OBJECTIVE –
Write out exactly the lines below that run from the one containing "lower_shell();" through the one containing "before = set(bpy.data.objects)", both included, with no other lines.

AVAILABLE RECORDS –
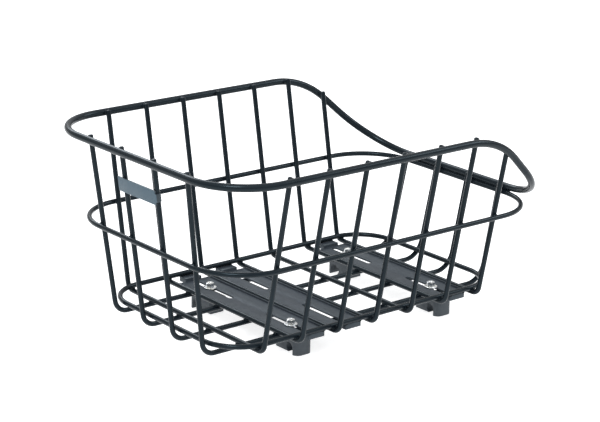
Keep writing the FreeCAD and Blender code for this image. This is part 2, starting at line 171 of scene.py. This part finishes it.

--

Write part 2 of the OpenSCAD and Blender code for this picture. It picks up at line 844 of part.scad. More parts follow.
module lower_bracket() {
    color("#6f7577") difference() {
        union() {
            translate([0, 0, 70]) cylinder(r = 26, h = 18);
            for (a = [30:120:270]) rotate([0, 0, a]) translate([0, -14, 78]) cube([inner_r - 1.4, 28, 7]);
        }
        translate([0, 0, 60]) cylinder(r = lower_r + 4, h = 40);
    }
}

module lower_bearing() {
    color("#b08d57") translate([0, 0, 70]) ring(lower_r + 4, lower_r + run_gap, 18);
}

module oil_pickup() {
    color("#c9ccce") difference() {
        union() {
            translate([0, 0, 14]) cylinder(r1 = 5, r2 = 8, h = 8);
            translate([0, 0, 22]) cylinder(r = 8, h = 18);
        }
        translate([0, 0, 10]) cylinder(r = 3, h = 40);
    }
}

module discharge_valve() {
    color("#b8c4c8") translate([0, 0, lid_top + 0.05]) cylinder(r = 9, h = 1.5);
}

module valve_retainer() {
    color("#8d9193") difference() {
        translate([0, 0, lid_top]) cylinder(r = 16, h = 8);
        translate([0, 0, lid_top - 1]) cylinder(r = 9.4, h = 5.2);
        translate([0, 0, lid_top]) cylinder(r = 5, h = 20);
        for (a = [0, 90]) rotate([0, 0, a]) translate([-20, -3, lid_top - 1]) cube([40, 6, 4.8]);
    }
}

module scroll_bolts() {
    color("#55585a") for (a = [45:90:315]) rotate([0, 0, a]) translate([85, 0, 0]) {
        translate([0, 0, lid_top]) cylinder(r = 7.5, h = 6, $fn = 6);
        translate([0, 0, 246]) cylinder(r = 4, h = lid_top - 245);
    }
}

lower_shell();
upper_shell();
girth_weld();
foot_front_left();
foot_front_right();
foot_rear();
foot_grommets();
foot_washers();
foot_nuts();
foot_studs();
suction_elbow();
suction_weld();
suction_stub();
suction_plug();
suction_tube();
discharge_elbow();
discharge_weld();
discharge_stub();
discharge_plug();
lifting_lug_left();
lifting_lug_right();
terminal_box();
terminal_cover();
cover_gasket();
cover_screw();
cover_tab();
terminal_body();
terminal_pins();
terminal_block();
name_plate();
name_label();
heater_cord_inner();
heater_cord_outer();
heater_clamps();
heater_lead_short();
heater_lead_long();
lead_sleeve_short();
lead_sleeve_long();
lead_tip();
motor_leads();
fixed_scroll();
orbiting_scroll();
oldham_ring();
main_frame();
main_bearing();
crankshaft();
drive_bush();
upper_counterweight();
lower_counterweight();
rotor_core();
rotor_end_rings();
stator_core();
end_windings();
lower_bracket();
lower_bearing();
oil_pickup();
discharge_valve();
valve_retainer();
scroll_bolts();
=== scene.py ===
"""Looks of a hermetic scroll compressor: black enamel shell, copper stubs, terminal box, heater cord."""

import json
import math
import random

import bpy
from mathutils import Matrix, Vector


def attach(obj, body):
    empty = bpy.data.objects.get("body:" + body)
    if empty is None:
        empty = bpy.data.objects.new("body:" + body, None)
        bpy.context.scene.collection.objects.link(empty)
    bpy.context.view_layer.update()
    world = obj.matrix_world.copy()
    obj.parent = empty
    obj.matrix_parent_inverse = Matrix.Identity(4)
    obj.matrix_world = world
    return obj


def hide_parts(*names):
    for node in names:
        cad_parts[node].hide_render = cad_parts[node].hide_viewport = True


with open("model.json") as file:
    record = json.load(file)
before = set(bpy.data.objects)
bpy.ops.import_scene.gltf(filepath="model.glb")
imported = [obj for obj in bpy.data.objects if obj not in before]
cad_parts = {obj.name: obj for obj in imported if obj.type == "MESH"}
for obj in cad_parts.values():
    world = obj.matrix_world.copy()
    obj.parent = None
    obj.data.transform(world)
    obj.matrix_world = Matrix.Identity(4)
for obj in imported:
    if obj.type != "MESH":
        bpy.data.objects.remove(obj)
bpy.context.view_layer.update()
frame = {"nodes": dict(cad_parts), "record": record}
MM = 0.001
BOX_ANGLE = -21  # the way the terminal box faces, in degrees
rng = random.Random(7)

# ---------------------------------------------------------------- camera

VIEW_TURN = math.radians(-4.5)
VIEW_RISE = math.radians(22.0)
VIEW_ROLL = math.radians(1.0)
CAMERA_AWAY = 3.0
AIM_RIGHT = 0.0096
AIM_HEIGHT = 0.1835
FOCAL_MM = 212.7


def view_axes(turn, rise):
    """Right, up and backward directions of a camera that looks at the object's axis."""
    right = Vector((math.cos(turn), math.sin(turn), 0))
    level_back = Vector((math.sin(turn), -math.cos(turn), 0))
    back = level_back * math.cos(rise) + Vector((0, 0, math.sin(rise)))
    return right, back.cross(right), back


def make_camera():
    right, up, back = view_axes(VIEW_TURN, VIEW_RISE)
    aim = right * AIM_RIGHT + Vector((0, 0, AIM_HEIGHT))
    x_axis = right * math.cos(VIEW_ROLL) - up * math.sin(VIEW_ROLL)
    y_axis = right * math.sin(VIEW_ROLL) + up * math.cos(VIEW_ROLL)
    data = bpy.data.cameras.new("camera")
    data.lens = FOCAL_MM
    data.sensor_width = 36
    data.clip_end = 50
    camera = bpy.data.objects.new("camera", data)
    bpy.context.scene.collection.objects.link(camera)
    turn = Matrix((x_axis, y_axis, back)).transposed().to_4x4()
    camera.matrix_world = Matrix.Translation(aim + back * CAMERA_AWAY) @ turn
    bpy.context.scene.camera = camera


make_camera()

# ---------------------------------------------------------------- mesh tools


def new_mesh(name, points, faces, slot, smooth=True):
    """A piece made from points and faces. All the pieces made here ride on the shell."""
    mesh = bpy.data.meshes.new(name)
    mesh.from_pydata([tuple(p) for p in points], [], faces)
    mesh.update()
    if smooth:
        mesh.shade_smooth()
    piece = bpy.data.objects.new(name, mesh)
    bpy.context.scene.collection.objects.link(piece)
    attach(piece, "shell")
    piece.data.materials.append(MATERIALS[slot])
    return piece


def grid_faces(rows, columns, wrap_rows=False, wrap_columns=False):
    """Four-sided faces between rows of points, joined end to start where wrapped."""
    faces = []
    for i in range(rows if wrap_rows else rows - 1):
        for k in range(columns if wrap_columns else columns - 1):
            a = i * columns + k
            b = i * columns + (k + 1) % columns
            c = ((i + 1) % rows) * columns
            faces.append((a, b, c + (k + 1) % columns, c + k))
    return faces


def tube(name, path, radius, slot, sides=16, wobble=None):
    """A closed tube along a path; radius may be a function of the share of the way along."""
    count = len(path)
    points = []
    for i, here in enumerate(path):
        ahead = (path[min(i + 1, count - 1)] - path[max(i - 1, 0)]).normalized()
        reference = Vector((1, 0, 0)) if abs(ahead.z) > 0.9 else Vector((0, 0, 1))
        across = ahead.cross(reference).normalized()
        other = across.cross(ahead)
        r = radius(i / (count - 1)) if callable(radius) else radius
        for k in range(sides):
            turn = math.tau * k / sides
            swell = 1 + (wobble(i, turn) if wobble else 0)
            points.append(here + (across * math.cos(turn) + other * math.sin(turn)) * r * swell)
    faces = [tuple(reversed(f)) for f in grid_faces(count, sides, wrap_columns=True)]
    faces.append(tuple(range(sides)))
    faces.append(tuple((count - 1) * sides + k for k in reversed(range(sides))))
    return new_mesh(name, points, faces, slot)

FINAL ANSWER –
lower_shell();
upper_shell();
girth_weld();
foot_front_left();
foot_front_right();
foot_rear();
foot_grommets();
foot_washers();
foot_nuts();
foot_studs();
suction_elbow();
suction_weld();
suction_stub();
suction_plug();
suction_tube();
discharge_elbow();
discharge_weld();
discharge_stub();
discharge_plug();
lifting_lug_left();
lifting_lug_right();
terminal_box();
terminal_cover();
cover_gasket();
cover_screw();
cover_tab();
terminal_body();
terminal_pins();
terminal_block();
name_plate();
name_label();
heater_cord_inner();
heater_cord_outer();
heater_clamps();
heater_lead_short();
heater_lead_long();
lead_sleeve_short();
lead_sleeve_long();
lead_tip();
motor_leads();
fixed_scroll();
orbiting_scroll();
oldham_ring();
main_frame();
main_bearing();
crankshaft();
drive_bush();
upper_counterweight();
lower_counterweight();
rotor_core();
rotor_end_rings();
stator_core();
end_windings();
lower_bracket();
lower_bearing();
oil_pickup();
discharge_valve();
valve_retainer();
scroll_bolts();
=== scene.py ===
"""Looks of a hermetic scroll compressor: black enamel shell, copper stubs, terminal box, heater cord."""

import json
import math
import random

import bpy
from mathutils import Matrix, Vector


def attach(obj, body):
    empty = bpy.data.objects.get("body:" + body)
    if empty is None:
        empty = bpy.data.objects.new("body:" + body, None)
        bpy.context.scene.collection.objects.link(empty)
    bpy.context.view_layer.update()
    world = obj.matrix_world.copy()
    obj.parent = empty
    obj.matrix_parent_inverse = Matrix.Identity(4)
    obj.matrix_world = world
    return obj


def hide_parts(*names):
    for node in names:
        cad_parts[node].hide_render = cad_parts[node].hide_viewport = True


with open("model.json") as file:
    record = json.load(file)
before = set(bpy.data.objects)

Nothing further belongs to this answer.